These Common Houseplants Are Toxic & Dangerous, Most People Have No Idea Of Consequences
ShareTap Staff 11/23/2016
In the world of home decor, house plants have long been the natural accessory to spice up any space. With the variety of indoor plants, picking one can literally be like picking art work with the perfect color, size, and texture to fit the space. With the beauty of house plants also comes the added benefit of having a natural air purifier that doesn't resemble an ugly humming plastic box.
It's no doubt that houseplants can be beneficial to the home environment, but if you’re not careful they can also cause harm, especially in households with young children and common pets. Folks at Better Homes and Garden warn agains inquisitive children and pets who might chew or crush the plant, causing allergic skin irritations, stomach upsets, or worse ailments that might require a doctor's visit. Don't let this scare you from heading to your local garden store though; just take along this list of common indoor plants that can prove toxic in your home with furry and non furry animals.
One of the most common house plants, philodendron, comes in vining and non-vining varieties. What makes this beloved plant toxic to humans and animals is the presence of calcium oxalate crystals. In humans, mild side effects, including a dermatitis reaction and the swelling of the mouth and digestive tract can occur.
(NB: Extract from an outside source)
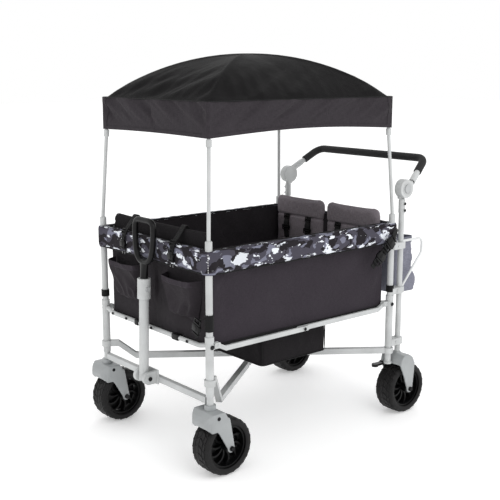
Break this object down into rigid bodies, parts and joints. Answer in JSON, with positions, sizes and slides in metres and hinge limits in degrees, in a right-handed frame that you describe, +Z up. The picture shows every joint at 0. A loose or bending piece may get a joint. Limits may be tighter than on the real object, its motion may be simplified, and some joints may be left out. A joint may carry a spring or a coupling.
{
  "type": "children's folding pull wagon",
  "caption": "Folding four-wheel children's wagon with swivel front casters, pull and push handles, padded bumper, facing seats, footwell, rear bag and a lift-off canopy.",
  "frame": {"origin": "on the ground, under the middle of the whole wagon's bounding box", "axes": "+Z up, -Y to the front where the pull handle is, +X to the wagon's left side"},
  "size_m": [0.778, 1.1924, 1.4169],
  "materials": {
    "frame_steel": "satin light grey paint",
    "frame_alloy": "satin light grey paint",
    "grey_plastic": "moulded grey",
    "fork_paint": "satin mid grey",
    "black_plastic": "moulded black",
    "tyre_rubber": "matt",
    "axle_steel": "dark bolts",
    "foam": "soft foam",
    "camo_fabric": "printed woven",
    "charcoal_fabric": "woven",
    "pad_fabric": "padded woven",
    "bag_fabric": "woven slate",
    "wire": "white coated wire",
    "pole": "grey pole"
  },
  "bodies": {
    "rear_frame": {"rear_legs": "frame_steel", "rear_leg_sleeves": "frame_steel", "push_posts": "frame_steel", "rear_leg_clamps": "grey_plastic", "rear_rails": "frame_steel", "rear_forks": "fork_paint", "rear_axles": "axle_steel", "canopy_sockets_rear": "grey_plastic", "push_hub_bases": "grey_plastic", "fabric_tub": "charcoal_fabric", "bumper_cover": "camo_fabric", "seat_backs_rear": "pad_fabric", "bench_rear": "pad_fabric", "footwell_basket": "charcoal_fabric", "rear_bag": "bag_fabric", "bag_hoops": "wire"},
    "front_frame": {"front_legs": "frame_steel", "front_leg_sleeves": "frame_steel", "bearing_cups": "grey_plastic", "front_rails": "frame_steel", "front_cross_tube": "frame_steel", "pull_pivot_bracket": "fork_paint", "canopy_sockets_front": "grey_plastic", "front_back_panel": "pad_fabric", "bench_front": "pad_fabric", "front_pockets": "charcoal_fabric"},
    "push_handle": {"push_handle_tube": "frame_steel", "push_hub_caps": "grey_plastic", "push_grip": "foam"},
    "push_button_left": {"push_button_left": "grey_plastic"},
    "push_button_right": {"push_button_right": "grey_plastic"},
    "pull_handle": {"pull_tube": "frame_steel", "pull_collar": "grey_plastic"},
    "pull_slider": {"pull_grip": "black_plastic"},
    "pull_button": {"pull_button": "black_plastic"},
    "side_rails_front": {"side_rails_front": "frame_alloy"},
    "side_rails_rear": {"side_rails_rear": "frame_alloy"},
    "brace_front_right": {"brace_front_right": "frame_steel"},
    "brace_rear_left": {"brace_rear_left": "frame_steel"},
    "brace_front_left": {"brace_front_left": "frame_steel"},
    "brace_rear_right": {"brace_rear_right": "frame_steel"},
    "canopy_rear": {"canopy_posts_rear": "pole", "canopy_arches": "pole", "canopy_roof": "charcoal_fabric"},
    "canopy_front": {"canopy_posts_front": "pole"},
    "brake_left": {"brake_pedal_left": "fork_paint"},
    "brake_right": {"brake_pedal_right": "fork_paint"},
    "caster_left": {"front_fork_left": "fork_paint", "front_axle_left": "axle_steel"},
    "front_wheel_left": {"front_tyre_left": "tyre_rubber", "front_rim_left": "black_plastic"},
    "rear_wheel_left": {"rear_tyre_left": "tyre_rubber", "rear_rim_left": "black_plastic"},
    "caster_right": {"front_fork_right": "fork_paint", "front_axle_right": "axle_steel"},
    "front_wheel_right": {"front_tyre_right": "tyre_rubber", "front_rim_right": "black_plastic"},
    "rear_wheel_right": {"rear_tyre_right": "tyre_rubber", "rear_rim_right": "black_plastic"}
  },
  "joints": [
    {"name": "fold", "type": "slide", "parent": "rear_frame", "child": "front_frame", "axis": [0, 1, 0], "range_m": [0, 0.42], "deforming": ["fabric_tub", "bumper_cover", "footwell_basket", "canopy_roof", "canopy_arches"]},
    {"name": "side_rails_front_swing", "type": "hinge", "parent": "front_frame", "child": "side_rails_front", "pos_m": [0, -0.49725, 0.458], "axis": [1, 0, 0], "range_deg": [0, 48.2]},
    {"name": "side_rails_rear_swing", "type": "hinge", "parent": "rear_frame", "child": "side_rails_rear", "pos_m": [0, 0.33475, 0.458], "axis": [1, 0, 0], "range_deg": [-44.2, 0]},
    {"name": "brace_front_right_swing", "type": "hinge", "parent": "front_frame", "child": "brace_front_right", "pos_m": [-0.328, -0.52625, 0.3], "axis": [0, 0, 1], "range_deg": [-28.6, 0]},
    {"name": "brace_rear_left_swing", "type": "hinge", "parent": "rear_frame", "child": "brace_rear_left", "pos_m": [0.328, 0.36375, 0.3], "axis": [0, 0, 1], "range_deg": [-28.6, 0]},
    {"name": "brace_front_left_swing", "type": "hinge", "parent": "front_frame", "child": "brace_front_left", "pos_m": [0.328, -0.52625, 0.3], "axis": [0, 0, 1], "range_deg": [0, 28.6]},
    {"name": "brace_rear_right_swing", "type": "hinge", "parent": "rear_frame", "child": "brace_rear_right", "pos_m": [-0.328, 0.36375, 0.3], "axis": [0, 0, 1], "range_deg": [0, 28.6]},
    {"name": "canopy_lift", "type": "slide", "parent": "rear_frame", "child": "canopy_rear", "axis": [0, 0, 1], "range_m": [0, 0.15]},
    {"name": "canopy_lift_front", "type": "slide", "parent": "front_frame", "child": "canopy_front", "axis": [0, 0, 1], "range_m": [0, 0.15]},
    {"name": "push_tilt", "type": "hinge", "parent": "rear_frame", "child": "push_handle", "pos_m": [0, 0.42475, 0.906], "axis": [1, 0, 0], "range_deg": [-80, 45]},
    {"name": "push_button_left_press", "type": "slide", "parent": "push_handle", "child": "push_button_left", "axis": [-1, 0, 0], "range_m": [0, 0.0028], "stiffness_N_per_m": 400, "springref_m": -0.002},
    {"name": "brake_left_step", "type": "hinge", "parent": "rear_frame", "child": "brake_left", "pos_m": [0.298, 0.36875, 0.206], "axis": [1, 0, 0], "range_deg": [0, 14]},
    {"name": "caster_left_swivel", "type": "hinge", "parent": "front_frame", "child": "caster_left", "pos_m": [0.328, -0.52625, 0.245], "axis": [0, 0, 1], "continuous": true},
    {"name": "front_wheel_left_spin", "type": "hinge", "parent": "caster_left", "child": "front_wheel_left", "pos_m": [0.328, -0.47725, 0.101], "axis": [1, 0, 0], "continuous": true},
    {"name": "rear_wheel_left_spin", "type": "hinge", "parent": "rear_frame", "child": "rear_wheel_left", "pos_m": [0.328, 0.43975, 0.101], "axis": [1, 0, 0], "continuous": true},
    {"name": "push_button_right_press", "type": "slide", "parent": "push_handle", "child": "push_button_right", "axis": [1, 0, 0], "range_m": [0, 0.0028], "stiffness_N_per_m": 400, "springref_m": -0.002},
    {"name": "brake_right_step", "type": "hinge", "parent": "rear_frame", "child": "brake_right", "pos_m": [-0.298, 0.36875, 0.206], "axis": [1, 0, 0], "range_deg": [0, 14]},
    {"name": "caster_right_swivel", "type": "hinge", "parent": "front_frame", "child": "caster_right", "pos_m": [-0.328, -0.52625, 0.245], "axis": [0, 0, 1], "continuous": true},
    {"name": "front_wheel_right_spin", "type": "hinge", "parent": "caster_right", "child": "front_wheel_right", "pos_m": [-0.328, -0.47725, 0.101], "axis": [1, 0, 0], "continuous": true},
    {"name": "rear_wheel_right_spin", "type": "hinge", "parent": "rear_frame", "child": "rear_wheel_right", "pos_m": [-0.328, 0.43975, 0.101], "axis": [1, 0, 0], "continuous": true},
    {"name": "pull_tilt", "type": "hinge", "parent": "front_frame", "child": "pull_handle", "pos_m": [0, -0.57325, 0.277], "axis": [1, 0, 0], "range_deg": [0, 95]},
    {"name": "pull_extend", "type": "slide", "parent": "pull_handle", "child": "pull_slider", "axis": [0, 0.0279, 0.9996], "range_m": [0, 0.3]},
    {"name": "pull_button_press", "type": "slide", "parent": "pull_handle", "child": "pull_button", "axis": [-1, 0, 0], "range_m": [0, 0.0025], "stiffness_N_per_m": 400, "springref_m": -0.002}
  ],
  "couplings": [
    {"joint": "side_rails_front_swing", "follows": "fold", "rad_per_m": 1.9947},
    {"joint": "side_rails_rear_swing", "follows": "fold", "rad_per_m": -1.8284},
    {"joint": "brace_front_right_swing", "follows": "fold", "rad_per_m": -1.1802},
    {"joint": "brace_rear_left_swing", "follows": "fold", "rad_per_m": -1.1802},
    {"joint": "brace_front_left_swing", "follows": "fold", "rad_per_m": 1.1802},
    {"joint": "brace_rear_right_swing", "follows": "fold", "rad_per_m": 1.1802},
    {"joint": "canopy_lift_front", "follows": "canopy_lift", "ratio": 1}
  ]
}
The results are more harmful to pets like cats and dogs causing pain, spasms, seizures, and swelling.
Narcissus or Daffodils
A spring time favorite, daffodils bulbs are often forced for indoor blooms and can be toxic if eaten by humans or pets. The Poison Garden claims that accidental ingestion of the daffodil bulbs is not uncommon since they look so similar to shallots or onions. Symptoms of ingestion include high blood pressure, intense stomach problems, irregular heartbeat, and even death.
Dieffenbachia or Dumb Cane
This house plant earns its unscientific name, dumb cane, from the fact that if eaten, the sap causes the tongue to burn and swell, enough to block off air to the throat. In large quantities, it can be fatal to both humans and pets.
Zamioculcas zamiifolia or ZZ Plant
With fleshy dark foliage, the ZZ Plant is considered to be a great addition to any room that tends to have low light. It is drought resistant making it an even better choice for those lacking a green thumb. Beware though, House Plant Experts warn that all parts of the ZZ plant are poisonous if ingested by humans and pets alike.
Flickr/Brooklyn Botanic Garden
Related to the philodendron an arrowhead plant is bushy with heart-shaped leaves. As the plant gets older, it produces climbing stems and arrowhead-shaped leaves. Arrowhead leaves can be toxic to humans and pets causing stomach upset, irritated skin, and vomiting. This plant is also a big shedder so watch out for fallen leaves that can be easily ingested.
Who doesn't love a blooming and fragrant lily in the home, but some varieties of lilies such as Calla Lily, Day Lily, Easter Lily, Rubrum Lily, Tiger Lily, and Asian Lily can be very toxic. Humans ingesting the plant can cause stomach upset, headache, vomiting, blurred vision, and skin irritation. Cats, unlike dogs, are more susceptible to lily poisoning with symptoms include vomiting, lack of appetite, lethargy, and renal or liver failure if left untreated.
Pothos Ivy or Devil's Ivy
Touted for being one of the best air purifying plant out there, Pathos Ivy or Devil's Ivy is also one of the most common house plants since it can self propagate from cuttings and often makes for an easy and thoughtful housewarming gift. Pothos is considered mildly toxic when ingested. In humans it can cause burning of the mouth, swelling of lips, tongue, and throat, skin irritation, vomiting, and diarrhea. In cats and dogs it can cause drooling, difficulty breathing, choking, swelling of mouth and tongue, and stomach upset.
If you already have one of these plants in your home, worry not! An easy way to avoid some of the danger says Den Garden, is to simply hang or put the plants out of reach. Keeping the phone number for Poison Control in a visible space might not be a bad idea as well, just in case the children and pets are extra inquisitive and resourceful.
Having plants around the home can help to reduce stress, improve air quality, and provide a welcoming environment for all. Going green is definitely the right choice when you know what toxic plants to avoid.